STATED TASK :: From the entries below, gather every line containing the string "follow".
## Start DATASET EXCERPTS
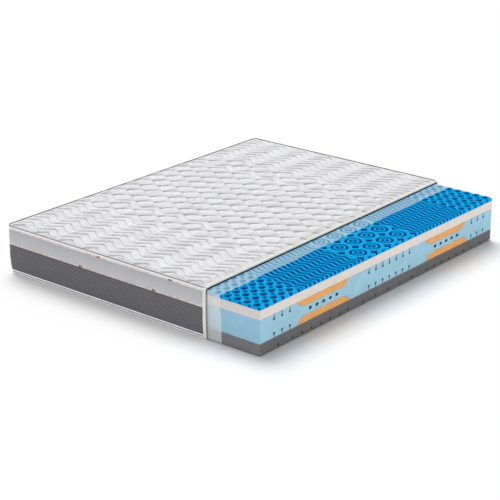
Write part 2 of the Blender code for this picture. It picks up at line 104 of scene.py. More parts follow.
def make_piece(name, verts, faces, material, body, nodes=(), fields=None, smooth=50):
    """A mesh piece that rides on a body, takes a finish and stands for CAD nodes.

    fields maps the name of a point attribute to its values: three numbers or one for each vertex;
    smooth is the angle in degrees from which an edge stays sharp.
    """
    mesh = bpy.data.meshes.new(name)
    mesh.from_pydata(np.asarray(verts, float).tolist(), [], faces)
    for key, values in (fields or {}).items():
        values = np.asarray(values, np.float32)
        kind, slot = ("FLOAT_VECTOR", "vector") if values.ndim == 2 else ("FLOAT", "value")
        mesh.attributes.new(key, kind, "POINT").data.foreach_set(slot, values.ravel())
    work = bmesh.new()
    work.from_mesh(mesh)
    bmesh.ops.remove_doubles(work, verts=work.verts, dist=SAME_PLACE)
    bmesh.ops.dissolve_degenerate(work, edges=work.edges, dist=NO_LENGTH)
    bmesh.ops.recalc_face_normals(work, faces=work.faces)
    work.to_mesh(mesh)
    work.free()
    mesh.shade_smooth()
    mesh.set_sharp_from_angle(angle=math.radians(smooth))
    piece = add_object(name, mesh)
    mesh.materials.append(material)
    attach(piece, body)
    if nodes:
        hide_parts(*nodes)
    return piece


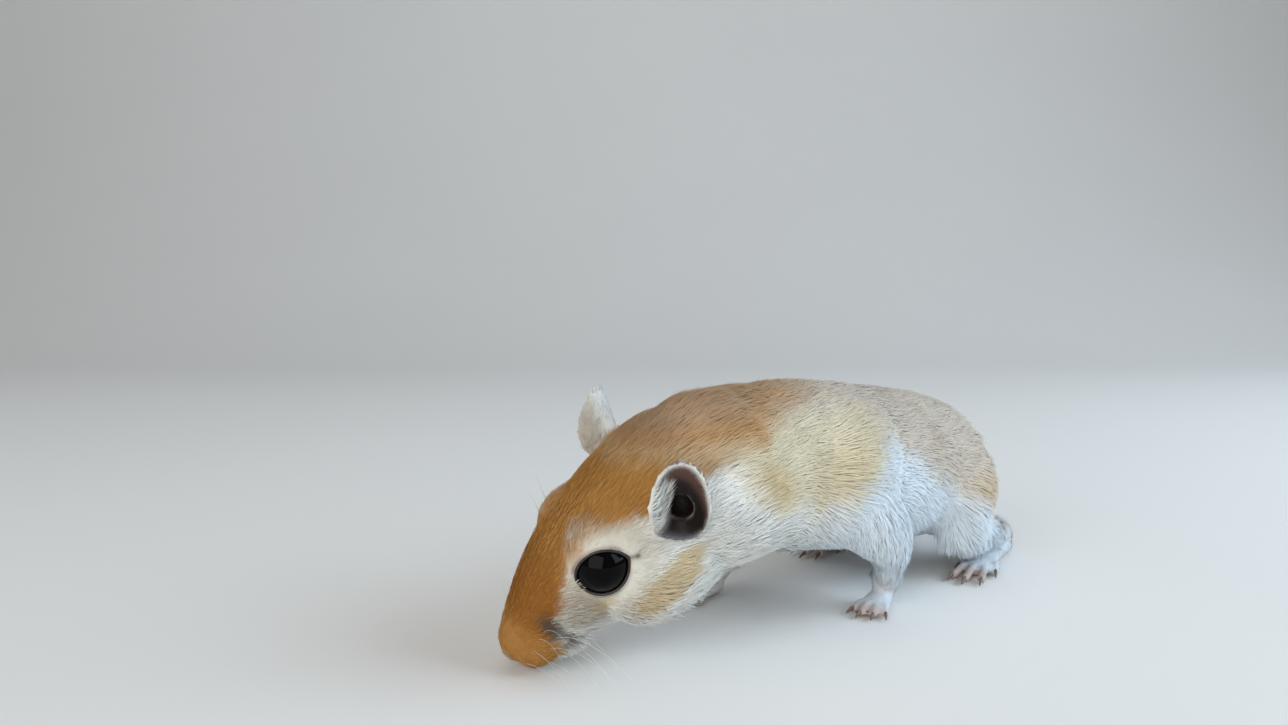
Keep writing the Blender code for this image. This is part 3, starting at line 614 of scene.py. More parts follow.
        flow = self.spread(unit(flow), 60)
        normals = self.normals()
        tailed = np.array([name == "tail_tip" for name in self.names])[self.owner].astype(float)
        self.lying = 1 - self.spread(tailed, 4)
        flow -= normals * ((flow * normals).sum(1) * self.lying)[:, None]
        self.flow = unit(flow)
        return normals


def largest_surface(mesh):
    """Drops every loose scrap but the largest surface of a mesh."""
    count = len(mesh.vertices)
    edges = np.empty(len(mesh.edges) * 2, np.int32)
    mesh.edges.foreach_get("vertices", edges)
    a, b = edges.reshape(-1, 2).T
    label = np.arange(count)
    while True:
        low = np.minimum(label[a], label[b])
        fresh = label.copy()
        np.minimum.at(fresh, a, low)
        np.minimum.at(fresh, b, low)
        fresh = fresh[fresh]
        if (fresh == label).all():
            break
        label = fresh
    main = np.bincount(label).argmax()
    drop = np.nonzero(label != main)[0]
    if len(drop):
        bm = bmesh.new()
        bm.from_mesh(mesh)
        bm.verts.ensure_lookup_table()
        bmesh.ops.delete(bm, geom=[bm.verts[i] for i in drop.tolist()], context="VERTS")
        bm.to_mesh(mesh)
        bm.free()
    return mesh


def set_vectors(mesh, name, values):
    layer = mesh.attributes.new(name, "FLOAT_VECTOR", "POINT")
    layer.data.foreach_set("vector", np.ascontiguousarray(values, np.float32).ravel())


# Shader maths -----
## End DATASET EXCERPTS
EXERCISE OUTPUT ::
Write part 2 of the Blender code for this picture. It picks up at line 104 of scene.py. More parts follow.
Keep writing the Blender code for this image. This is part 3, starting at line 614 of scene.py. More parts follow.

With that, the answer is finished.